Extract, without alteration, each line from the start of the listing to the line bearing "# between the".
++++++++
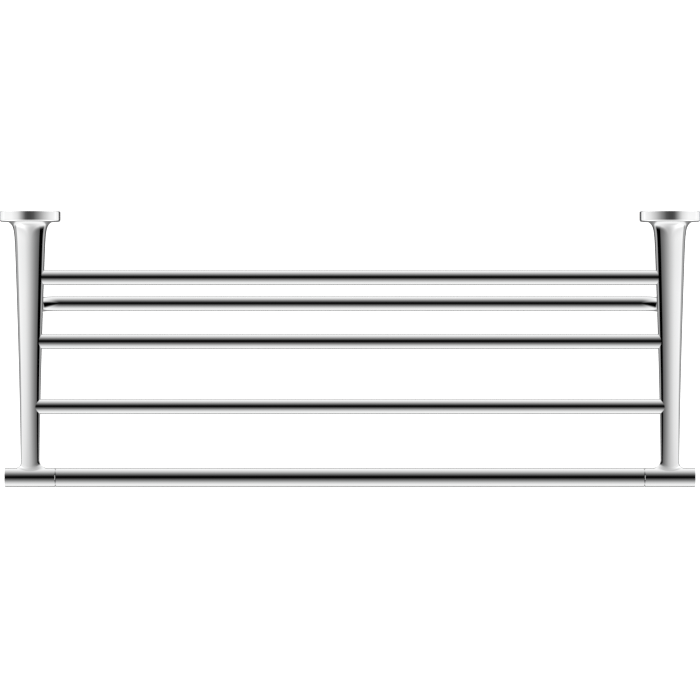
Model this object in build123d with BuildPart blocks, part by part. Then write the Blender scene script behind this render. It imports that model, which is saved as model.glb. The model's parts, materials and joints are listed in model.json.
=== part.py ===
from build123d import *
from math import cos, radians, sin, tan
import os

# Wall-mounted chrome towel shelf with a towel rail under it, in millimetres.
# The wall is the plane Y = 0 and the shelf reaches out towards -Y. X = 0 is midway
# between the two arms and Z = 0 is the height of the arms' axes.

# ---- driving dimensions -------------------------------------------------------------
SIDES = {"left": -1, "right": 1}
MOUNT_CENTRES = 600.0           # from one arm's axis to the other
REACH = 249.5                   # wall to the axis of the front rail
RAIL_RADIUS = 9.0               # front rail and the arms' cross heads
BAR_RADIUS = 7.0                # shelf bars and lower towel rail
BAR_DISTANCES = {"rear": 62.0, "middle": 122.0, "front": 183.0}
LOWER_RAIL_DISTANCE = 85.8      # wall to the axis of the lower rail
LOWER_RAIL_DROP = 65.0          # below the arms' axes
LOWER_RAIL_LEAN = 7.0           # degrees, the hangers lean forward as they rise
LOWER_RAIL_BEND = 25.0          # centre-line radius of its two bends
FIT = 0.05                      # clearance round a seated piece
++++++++
**Solution for this problem:**
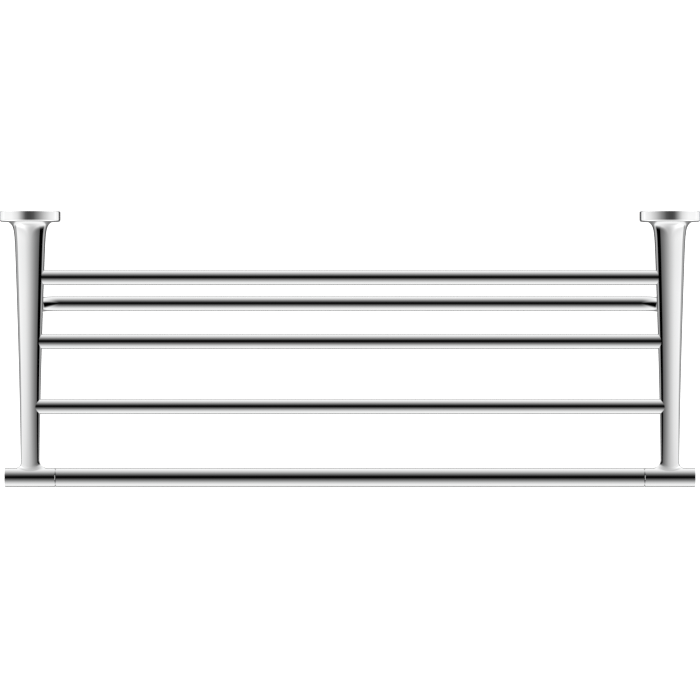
Model this object in build123d with BuildPart blocks, part by part. Then write the Blender scene script behind this render. It imports that model, which is saved as model.glb. The model's parts, materials and joints are listed in model.json.
=== part.py ===
from build123d import *
from math import cos, radians, sin, tan
import os

# Wall-mounted chrome towel shelf with a towel rail under it, in millimetres.
# The wall is the plane Y = 0 and the shelf reaches out towards -Y. X = 0 is midway
# between the two arms and Z = 0 is the height of the arms' axes.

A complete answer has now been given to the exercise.